**WHAT YOU SHOULD DO**
Set down only the lines running from the one with "return Pos(collar_rear_x, bottom_weld_run" to the one with "if empty is", both lines included, exactly as they stand, please.

##### EXERCISE MATERIALS

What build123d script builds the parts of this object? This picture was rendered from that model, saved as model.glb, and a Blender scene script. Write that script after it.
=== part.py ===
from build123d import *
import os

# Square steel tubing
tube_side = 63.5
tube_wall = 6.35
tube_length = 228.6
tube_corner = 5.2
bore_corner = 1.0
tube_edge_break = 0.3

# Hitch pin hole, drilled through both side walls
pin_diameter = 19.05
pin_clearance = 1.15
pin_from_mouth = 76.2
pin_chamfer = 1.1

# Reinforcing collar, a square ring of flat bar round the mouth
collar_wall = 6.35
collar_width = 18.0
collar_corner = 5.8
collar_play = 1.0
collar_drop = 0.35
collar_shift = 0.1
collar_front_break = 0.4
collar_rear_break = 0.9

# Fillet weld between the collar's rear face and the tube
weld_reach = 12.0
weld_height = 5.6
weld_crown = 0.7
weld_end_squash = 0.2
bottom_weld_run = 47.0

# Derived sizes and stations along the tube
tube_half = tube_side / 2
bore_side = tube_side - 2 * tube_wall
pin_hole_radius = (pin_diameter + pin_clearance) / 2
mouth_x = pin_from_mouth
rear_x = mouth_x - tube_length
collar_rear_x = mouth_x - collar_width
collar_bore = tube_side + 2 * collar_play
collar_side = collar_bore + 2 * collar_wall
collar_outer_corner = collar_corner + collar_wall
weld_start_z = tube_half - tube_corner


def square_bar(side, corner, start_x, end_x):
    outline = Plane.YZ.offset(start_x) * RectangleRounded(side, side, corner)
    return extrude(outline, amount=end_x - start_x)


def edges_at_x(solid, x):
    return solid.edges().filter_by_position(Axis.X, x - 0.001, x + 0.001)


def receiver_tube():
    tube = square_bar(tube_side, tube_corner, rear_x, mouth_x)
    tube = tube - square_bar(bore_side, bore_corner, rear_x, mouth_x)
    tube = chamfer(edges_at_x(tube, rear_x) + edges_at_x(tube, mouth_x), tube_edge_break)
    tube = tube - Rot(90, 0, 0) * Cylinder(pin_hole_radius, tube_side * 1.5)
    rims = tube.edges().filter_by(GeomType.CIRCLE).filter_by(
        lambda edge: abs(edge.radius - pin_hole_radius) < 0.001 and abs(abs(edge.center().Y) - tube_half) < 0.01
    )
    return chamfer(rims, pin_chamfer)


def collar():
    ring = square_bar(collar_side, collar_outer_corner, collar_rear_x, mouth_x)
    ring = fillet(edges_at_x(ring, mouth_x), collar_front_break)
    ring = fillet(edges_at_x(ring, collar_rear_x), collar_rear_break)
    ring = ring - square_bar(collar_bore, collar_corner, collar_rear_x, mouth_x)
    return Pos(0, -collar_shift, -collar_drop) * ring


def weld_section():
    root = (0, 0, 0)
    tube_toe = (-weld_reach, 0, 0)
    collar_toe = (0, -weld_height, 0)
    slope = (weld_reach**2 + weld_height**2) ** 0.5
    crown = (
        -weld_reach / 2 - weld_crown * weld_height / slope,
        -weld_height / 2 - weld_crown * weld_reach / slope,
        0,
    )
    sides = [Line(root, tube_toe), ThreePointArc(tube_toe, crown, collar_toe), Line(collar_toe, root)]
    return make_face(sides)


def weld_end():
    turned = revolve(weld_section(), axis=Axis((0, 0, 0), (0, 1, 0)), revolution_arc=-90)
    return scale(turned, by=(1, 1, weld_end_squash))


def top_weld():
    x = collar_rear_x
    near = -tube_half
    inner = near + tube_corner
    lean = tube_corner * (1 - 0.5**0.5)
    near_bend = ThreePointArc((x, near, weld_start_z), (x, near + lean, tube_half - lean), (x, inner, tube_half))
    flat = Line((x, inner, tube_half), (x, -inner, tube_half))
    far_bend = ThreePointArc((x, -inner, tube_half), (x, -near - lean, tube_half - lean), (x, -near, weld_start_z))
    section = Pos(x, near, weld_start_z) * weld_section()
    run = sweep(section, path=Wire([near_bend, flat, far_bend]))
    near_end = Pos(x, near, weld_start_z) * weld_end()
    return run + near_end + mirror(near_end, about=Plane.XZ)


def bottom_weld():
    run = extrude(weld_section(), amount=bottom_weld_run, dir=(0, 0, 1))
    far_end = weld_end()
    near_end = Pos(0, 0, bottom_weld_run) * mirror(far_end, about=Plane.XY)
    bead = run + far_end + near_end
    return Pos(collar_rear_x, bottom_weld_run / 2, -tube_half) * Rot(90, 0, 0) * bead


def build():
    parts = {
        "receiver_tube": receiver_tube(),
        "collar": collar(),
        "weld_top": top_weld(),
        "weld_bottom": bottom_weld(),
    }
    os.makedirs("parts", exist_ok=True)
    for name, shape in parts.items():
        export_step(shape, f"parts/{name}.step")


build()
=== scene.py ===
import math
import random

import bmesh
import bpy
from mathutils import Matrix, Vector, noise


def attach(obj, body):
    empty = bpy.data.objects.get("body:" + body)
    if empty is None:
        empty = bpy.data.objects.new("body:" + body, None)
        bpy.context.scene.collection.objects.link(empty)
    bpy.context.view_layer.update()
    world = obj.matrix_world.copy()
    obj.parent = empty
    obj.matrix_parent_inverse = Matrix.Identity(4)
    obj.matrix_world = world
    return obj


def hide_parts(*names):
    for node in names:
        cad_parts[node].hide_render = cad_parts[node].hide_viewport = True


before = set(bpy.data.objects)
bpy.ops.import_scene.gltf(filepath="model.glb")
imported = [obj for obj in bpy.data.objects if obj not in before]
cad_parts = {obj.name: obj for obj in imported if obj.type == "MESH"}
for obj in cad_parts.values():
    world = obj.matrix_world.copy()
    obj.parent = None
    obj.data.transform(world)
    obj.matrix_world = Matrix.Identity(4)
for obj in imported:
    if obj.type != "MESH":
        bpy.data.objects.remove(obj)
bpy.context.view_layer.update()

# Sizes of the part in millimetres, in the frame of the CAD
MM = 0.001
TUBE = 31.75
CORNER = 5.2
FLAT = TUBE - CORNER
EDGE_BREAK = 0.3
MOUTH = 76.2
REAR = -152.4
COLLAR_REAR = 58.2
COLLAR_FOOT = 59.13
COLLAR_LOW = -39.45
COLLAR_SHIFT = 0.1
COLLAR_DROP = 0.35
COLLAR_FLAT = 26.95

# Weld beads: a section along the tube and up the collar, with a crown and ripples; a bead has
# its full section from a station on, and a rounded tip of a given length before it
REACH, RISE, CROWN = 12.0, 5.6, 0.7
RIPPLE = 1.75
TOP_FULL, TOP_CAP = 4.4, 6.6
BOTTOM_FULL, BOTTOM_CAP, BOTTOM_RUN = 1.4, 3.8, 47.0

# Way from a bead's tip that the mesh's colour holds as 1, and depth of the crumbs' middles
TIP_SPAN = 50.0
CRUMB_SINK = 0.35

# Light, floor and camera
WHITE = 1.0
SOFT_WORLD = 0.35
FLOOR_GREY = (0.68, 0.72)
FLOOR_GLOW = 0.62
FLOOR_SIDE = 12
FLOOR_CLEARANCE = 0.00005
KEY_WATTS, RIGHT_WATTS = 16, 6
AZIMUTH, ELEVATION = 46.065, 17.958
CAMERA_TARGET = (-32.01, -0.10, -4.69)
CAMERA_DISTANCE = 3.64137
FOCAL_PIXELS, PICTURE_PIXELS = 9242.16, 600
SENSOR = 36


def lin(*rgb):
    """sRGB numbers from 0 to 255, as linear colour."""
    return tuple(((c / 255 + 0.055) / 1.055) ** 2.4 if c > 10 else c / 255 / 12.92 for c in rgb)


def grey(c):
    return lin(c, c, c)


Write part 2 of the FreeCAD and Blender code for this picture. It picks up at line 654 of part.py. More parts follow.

##########

**COMPLETE OUTPUT**
    return Pos(collar_rear_x, bottom_weld_run / 2, -tube_half) * Rot(90, 0, 0) * bead


def build():
    parts = {
        "receiver_tube": receiver_tube(),
        "collar": collar(),
        "weld_top": top_weld(),
        "weld_bottom": bottom_weld(),
    }
    os.makedirs("parts", exist_ok=True)
    for name, shape in parts.items():
        export_step(shape, f"parts/{name}.step")


build()
=== scene.py ===
import math
import random

import bmesh
import bpy
from mathutils import Matrix, Vector, noise


def attach(obj, body):
    empty = bpy.data.objects.get("body:" + body)
    if empty is None:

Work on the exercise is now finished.